## Exercise brief
Your task is to quote, unchanged, only the lines from the one with "const plinth = makePlinth();" through the one with "bpy.data.objects.remove(obj)", both ends included.

## Dataset excerpt

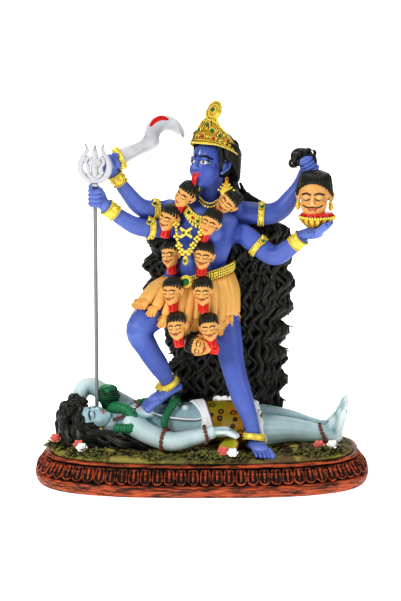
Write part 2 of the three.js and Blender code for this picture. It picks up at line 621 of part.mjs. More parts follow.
function cobra() {
  const body = [
    [
      [-32, 3, 12.5, 1.7], [-30.4, 0, 14, 1.7], [-26.6, -3.2, 14.2, 1.7], [-23, -6, 11, 1.6],
      [-24.6, -8, 8.6, 1.6], [-29.4, -6.6, 8.2, 1.5],
    ],
    [[-9.4, 0.8, 15, 1.5], [-10.6, -2.4, 14.2, 1.6], [-12.6, -5, 11.2, 1.4], [-14.4, -6.4, 8, 0.7]],
  ].map((rows) => {
    const points = rows.map(([x, y, z]) => shivaAt(x, y, z));
    return limb(points, rows.map((row) => shivaSize(row[3])), { sides: 4, rings: rows.length + 1 });
  });
  const hood = limb(
    pointsOf(shivaAt, [[-32.5, 3.4, 11.5], [-32.7, 3.4, 16.3], [-32.8, 3, 19.8]]),
    radiiOf(shivaSize, [2.4, 4, 2.4]),
    { sides: 6, rings: 5, flat: 0.4, blunt: 0.7 },
  );
  return [...body, hood];
}

function drum() {
  const waist = shivaAt(11.4, -11.2, 4.2);
  const axis = V(0.5, 0.5, -0.7);
  const reach = shivaSize(4);
  const profile = [[0, -1], [1, -1], [0.5, 0], [0.8, 0.9], [0, 1]];
  const corners = profile.map(([r, h]) => new THREE.Vector2(r * shivaSize(3.6), h * reach));
  const body = new THREE.LatheGeometry(corners, 9);
  body.applyQuaternion(new THREE.Quaternion().setFromUnitVectors(V(0, 1, 0), axis.normalize()));
  body.translate(waist.x, waist.y, waist.z);
  return solid(body);
}

// The belt of cloth and the skin round his hips
function loincloth() {
  const skin = limb(
    pointsOf(shivaAt, [[3, 2, 8.2], [9, 1.8, 8.3], [16, 1.7, 8.1]]),
    radiiOf(shivaSize, [7.6, 8, 8.2]),
    { sides: 8, rings: 3, flat: 0.98, side: V(0, 0, 1), blunt: 0.05 },
  );
  const waistband = limb(
    pointsOf(shivaAt, [[-0.5, 2.2, 8.1], [3.2, 2, 8.2]]),
    radiiOf(shivaSize, [7.5, 8.1]),
    { sides: 8, rings: 3, flat: 0.98, side: V(0, 0, 1), blunt: 0.05 },
  );
  return [skin, waistband];
}

// The ground: a low uneven mound inside the rim, with leafy tufts and flowers
function groundHeight(x, y) {
  const [across, deep] = [(22 * x) / PLINTH_LENGTH, (23 * y) / PLINTH_DEPTH];
  const swell = Math.sin(across + 1) * 0.4 + Math.sin(deep + across * 0.45) * 0.4;
  return PLINTH_HEIGHT + GROUND_THICKNESS * (1 + 0.5 * swell);
}

function ground() {
  const insets = [GROUND_INSET, GROUND_INSET * 1.12, GROUND_INSET * 3];
  const sides = 20;
  return reshapedBall(sides, insets.length + 1, (turn, share) => {
    const ring = Math.round(share * (insets.length + 1));
    if (ring === 0) return V(0, 0, PLINTH_HEIGHT + FIT_GAP);
    if (ring > insets.length) return V(0, 0, groundHeight(0, 0));
    const place = outlinePlace(turn / TAU, insets[ring - 1], PLINTH_HEIGHT + FIT_GAP);
    if (ring > 1) place.z = groundHeight(place.x, place.y);
    return place;
  });
}

function planting() {
  const tufts = [-0.41, -0.27, -0.14, 0.02, 0.18, 0.33].map((share, i) => {
    const x = share * PLINTH_LENGTH;
    const margin = GROUND_INSET + TUFT_HEIGHT * (i % 2 === 0 ? 0.9 : 1.3);
    const y = margin - PLINTH_DEPTH / 2 + (share * 2.17) ** 4 * PLINTH_DEPTH * 0.26;
    return reshapedBall(5, 3, (turn, level) => {
      const leaf = 1 + 0.2 * Math.cos(turn * 2);
      const reach = Math.sin(level * Math.PI) * (TUFT_LENGTH / 2) * leaf;
      const height = PLINTH_HEIGHT + (TUFT_HEIGHT / 2) * (1.1 - Math.cos(level * Math.PI));
      return V(x + Math.cos(turn) * reach, y + Math.sin(turn) * reach * 0.62, height);
    });
  });
  const places = [
    [-0.425, 0], [-0.365, -0.04], [-0.35, -0.2], [0.06, -0.27], [0.085, -0.33], [0.345, -0.11],
    [0.385, -0.14],
  ];
  const half = FLOWER_WIDTH / 2;
  const flowers = places.map(([x, y]) => {
    const centre = V(x * PLINTH_LENGTH, y * PLINTH_DEPTH, PLINTH_HEIGHT + half * 1.55);
    return ellipsoid(centre, [half, half * 0.77, half * 0.92], undefined, [4, 3]);
  });
  return [...tufts, ...flowers];
}

// The trident: a leaning shaft that runs on into the middle prong, and two outer prongs
// that swing out from its socket in one bow. extra makes it that much thicker all round, to
// cut the room it needs out of the pieces that it stands in and passes through.
function trident(extra = 0) {
  const socket = SHAFT_FIST.clone().addScaledVector(SHAFT_DIRECTION, kaliSize(3.4));
  const frame = [V(1, 0, 0), V(0, -1, 0), SHAFT_DIRECTION];
  const at = (side, up) => {
    return placed(socket, frame, side * TRIDENT_HEAD_WIDTH, 0, up * TRIDENT_HEAD_HEIGHT);
  };
  const shares = (list) => list.map((share) => (share * SHAFT_DIAMETER) / 2 + extra);
  const foot = SHAFT_FOOT.clone().addScaledVector(SHAFT_DIRECTION, -extra);
  const stem = [foot, SHAFT_FIST, at(0, 0), at(0, 0.3), at(0, 0.5), at(0, 0.7), at(0.02, 1)];
  const shaft = limb(stem, shares([1, 1, 1.7, 1.85, 1.15, 1.45, 0.3]), { sides: 5, rings: 8 });
  const side = [[0.24, 1], [0.2, 0.86], [0.33, 0.7], [0.48, 0.45], [0.34, 0.2]];
  const bow = [...side.map(([x, z]) => at(-x, z)), at(0, 0.08), ...side.reverse().map(([x, z]) => at(x, z))];
  const thick = shares([0.3, 0.7, 0.9, 1.1, 1.15, 1.3, 1.15, 1.1, 0.9, 0.7, 0.3]);
  const prongs = limb(bow, thick, { sides: 4, rings: 12, flat: 0.8 });
  const curls = [-1, 1].map((mirror) => {
    const bend = [[mirror * 0.04, 0.3], [mirror * 0.2, 0.42], [mirror * 0.2, 0.58], [mirror * 0.04, 0.6]];
    return limb(bend.map(([x, z]) => at(x, z)), shares([0.75, 0.75, 0.7, 0.7]), { sides: 4, rings: 5 });
  });
  return join([shaft, prongs, ...curls]);
}

// The sword's blade outline, along and across its own line from the guard, in hundredths
// of its length
const BLADE_OUTLINE = [
  [2, -10.4], [27, -8.4], [50, -8.9], [60, -5.4], [65, 4], [73, 8.4], [82, 5.9], [95.5, -12.9],
  [100, 2.5], [90.6, 24.3], [73, 31.7], [56, 26.7], [43, 12.4], [2, 10.4],
];

function sword(extra = 0) {
  const corner = ([x, y]) => new THREE.Vector2(x, y).multiplyScalar(BLADE_LENGTH / 100);
  const outlineOfBlade = new THREE.Shape(BLADE_OUTLINE.map(corner));
  const bevel = BLADE_THICKNESS * 0.3;
  const blade = new THREE.ExtrudeGeometry(outlineOfBlade, {
    depth: BLADE_THICKNESS - 2 * bevel,
    bevelEnabled: true,
    bevelThickness: bevel,
    bevelSize: bevel,
    bevelOffset: -bevel,
    bevelSegments: 1,
  });
  blade.translate(0, 0, -(BLADE_THICKNESS - 2 * bevel) / 2);
  blade.rotateX(Math.PI / 2);
  blade.rotateY(-Math.atan2(SWORD_DIRECTION.z, SWORD_DIRECTION.x));
  const guardPlace = RAISED_FIST.clone().addScaledVector(SWORD_DIRECTION, kaliSize(3));
  blade.translate(guardPlace.x, guardPlace.y, guardPlace.z);
  const onBar = (length) => RAISED_FIST.clone().addScaledVector(SWORD_DIRECTION, kaliSize(length));
  const hilt = strand([onBar(-3.2), onBar(3.4)], HILT_DIAMETER / 2 + extra, 3, 8);
  const guard = band(onBar(3.2), SWORD_DIRECTION, kaliSize(1.9), kaliSize(1.4) + extra * 2, kaliSize(0.4));
  return join([solid(blade), hilt, guard]);
}

function heldHead(extra = 0) {
  const frame = frameOf(8, 0, 0);
  const half = HELD_HEAD_HEIGHT / 2;
  const centre = DISH_CENTRE.clone().add(V(-0.1 * half, 0.1 * half, 1.05 * half));
  const bowl = [[0, -1], [0.45, -1], [1, -0.1], [1, 0.04], [0, 0.1]];
  const dish = new THREE.LatheGeometry(
    bowl.map(([r, h]) => new THREE.Vector2(r * (DISH_DIAMETER / 2 + extra), h * (DISH_HEIGHT + extra))),
    14,
  );
  dish.rotateX(Math.PI / 2);
  dish.translate(DISH_CENTRE.x, DISH_CENTRE.y, DISH_CENTRE.z);
  const sides = [-1, 1].map((side) => [
    ellipsoid(
      placed(centre, frame, side * half * 0.82, -0.05 * half, -0.14 * half),
      [0.17, 0.17, 0.3].map((share) => share * half), frame, [5, 4],
    ),
    ellipsoid(
      placed(centre, frame, side * half * 0.76, 0.06 * half, -0.5 * half),
      [0.17, 0.12, 0.21].map((share) => share * half), frame, [5, 3],
    ),
  ]);
  const knot = limb(
    [
      placed(centre, frame, -0.11 * half, 0, half * 0.8),
      TOPKNOT_GRIP,
      placed(TOPKNOT_GRIP, frame, kaliSize(-1.5), kaliSize(-0.5), kaliSize(3.2)),
      placed(TOPKNOT_GRIP, frame, kaliSize(-2.9), kaliSize(-0.5), kaliSize(1.6)),
    ],
    [half * 0.55, kaliSize(1.1), kaliSize(2.6), kaliSize(2.2)].map((r) => r + extra),
    { sides: 6, rings: 6 },
  );
  const face = carvedHead(centre, frame, [0.82, 0.8, 1].map((share) => share * half + extra), {
    detail: [10, 8], hairSwell: 0.12,
  });
  return join(extra > 0 ? [face, solid(dish), knot] : [face, solid(dish), sides, knot]);
}

const group = new THREE.Group();

const paint = (colour, roughness, metalness = 0) => {
  return new THREE.MeshStandardMaterial({ color: colour, roughness, metalness });
};

function addPiece(name, made, material) {
  const { vertProperties, triVerts } = made.getMesh();
  const geometry = new THREE.BufferGeometry();
  geometry.setAttribute('position', new THREE.BufferAttribute(Float32Array.from(vertProperties), 3));
  geometry.setIndex(new THREE.BufferAttribute(Uint32Array.from(triVerts), 1));
  geometry.computeVertexNormals();
  const mesh = new THREE.Mesh(geometry, material);
  mesh.name = name;
  group.add(mesh);
}

const plinth = makePlinth();
const lowerFigure = join([ground(), planting(), sleeper(), sleeperHair(), cobra(), drum(), loincloth()])
  .subtract(plinth.translate([0, 0, FIT_GAP]))
  .subtract(trident(FIT_GAP));
const goddess = standOn(
  join([
    kaliTorso(), kaliHead(), crown(), hair(), skirt(), garland(), kaliArms(), kaliBands(), kaliLegs(),
    necklaces(),
  ]),
  lowerFigure,
)
  .subtract(trident(FIT_GAP))
  .subtract(sword(FIT_GAP))
  .subtract(heldHead(FIT_GAP));
addPiece('plinth', plinth, paint('#7a3a26', 0.6));
addPiece('shiva', lowerFigure, paint('#a9c8cc', 0.45));
addPiece('kali', goddess, paint('#5566bc', 0.4));
addPiece('held_head', heldHead(), paint('#f0c070', 0.5));
addPiece('trident', trident(), paint('#a4a6a8', 0.35, 0.6));
addPiece('sword', sword(), paint('#e4e4e8', 0.3, 0.6));

export default group;
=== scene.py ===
import json
import math

import bpy
import numpy as np
from mathutils import Matrix, Vector

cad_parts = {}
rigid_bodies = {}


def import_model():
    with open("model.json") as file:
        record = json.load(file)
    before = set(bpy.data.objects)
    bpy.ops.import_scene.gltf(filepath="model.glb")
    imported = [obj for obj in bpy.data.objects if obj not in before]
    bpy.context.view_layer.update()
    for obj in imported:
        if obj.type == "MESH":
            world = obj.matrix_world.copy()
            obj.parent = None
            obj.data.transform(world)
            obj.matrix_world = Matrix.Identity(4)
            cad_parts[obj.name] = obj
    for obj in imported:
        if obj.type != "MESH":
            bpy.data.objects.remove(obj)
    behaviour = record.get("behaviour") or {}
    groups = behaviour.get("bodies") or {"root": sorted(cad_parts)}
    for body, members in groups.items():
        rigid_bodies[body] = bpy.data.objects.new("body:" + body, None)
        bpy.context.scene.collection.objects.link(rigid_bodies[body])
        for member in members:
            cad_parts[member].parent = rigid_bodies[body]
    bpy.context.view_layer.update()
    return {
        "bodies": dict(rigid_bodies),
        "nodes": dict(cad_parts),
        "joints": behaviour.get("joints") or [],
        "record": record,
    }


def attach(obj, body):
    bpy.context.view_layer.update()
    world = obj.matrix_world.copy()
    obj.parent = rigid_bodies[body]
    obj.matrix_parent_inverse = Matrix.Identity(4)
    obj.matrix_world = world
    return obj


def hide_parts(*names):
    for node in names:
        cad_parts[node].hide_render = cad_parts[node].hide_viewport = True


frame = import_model()

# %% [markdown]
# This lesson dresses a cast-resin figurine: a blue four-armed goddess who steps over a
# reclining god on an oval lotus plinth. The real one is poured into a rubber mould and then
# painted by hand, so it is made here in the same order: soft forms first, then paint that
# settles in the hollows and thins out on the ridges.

# %% [markdown]
# Every place on the standing goddess is given in hundredths of her height above the plinth,
# and on the reclining god in hundredths of his length. A sculptor measures in the same way,
# with the figure's own height as the yardstick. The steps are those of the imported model.

# %% Yardsticks
MM = 0.001
PLINTH_LENGTH, PLINTH_DEPTH, PLINTH_TOP = 200 * MM, 100 * MM, 18.5 * MM
HER_UNIT = 210 * MM / 100
HIS_UNIT = 172 * MM / 100


def her(x, y, z):
    return Vector((x * HER_UNIT, y * HER_UNIT, PLINTH_TOP + z * HER_UNIT))


def his(x, y, z):
    return Vector((x * HIS_UNIT, y * HIS_UNIT, PLINTH_TOP + z * HIS_UNIT))


def scaled(unit, *numbers):
    """Several sizes in one unit, such as a limb's radii along its length."""
    return [number * unit for number in numbers]


def mm(x, y, z):
    """A step to the right, to the back and up, in millimetres."""
    return Vector((x, y, z)) * MM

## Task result
const plinth = makePlinth();
const lowerFigure = join([ground(), planting(), sleeper(), sleeperHair(), cobra(), drum(), loincloth()])
  .subtract(plinth.translate([0, 0, FIT_GAP]))
  .subtract(trident(FIT_GAP));
const goddess = standOn(
  join([
    kaliTorso(), kaliHead(), crown(), hair(), skirt(), garland(), kaliArms(), kaliBands(), kaliLegs(),
    necklaces(),
  ]),
  lowerFigure,
)
  .subtract(trident(FIT_GAP))
  .subtract(sword(FIT_GAP))
  .subtract(heldHead(FIT_GAP));
addPiece('plinth', plinth, paint('#7a3a26', 0.6));
addPiece('shiva', lowerFigure, paint('#a9c8cc', 0.45));
addPiece('kali', goddess, paint('#5566bc', 0.4));
addPiece('held_head', heldHead(), paint('#f0c070', 0.5));
addPiece('trident', trident(), paint('#a4a6a8', 0.35, 0.6));
addPiece('sword', sword(), paint('#e4e4e8', 0.3, 0.6));

export default group;
=== scene.py ===
import json
import math

import bpy
import numpy as np
from mathutils import Matrix, Vector

cad_parts = {}
rigid_bodies = {}


def import_model():
    with open("model.json") as file:
        record = json.load(file)
    before = set(bpy.data.objects)
    bpy.ops.import_scene.gltf(filepath="model.glb")
    imported = [obj for obj in bpy.data.objects if obj not in before]
    bpy.context.view_layer.update()
    for obj in imported:
        if obj.type == "MESH":
            world = obj.matrix_world.copy()
            obj.parent = None
            obj.data.transform(world)
            obj.matrix_world = Matrix.Identity(4)
            cad_parts[obj.name] = obj
    for obj in imported:
        if obj.type != "MESH":
            bpy.data.objects.remove(obj)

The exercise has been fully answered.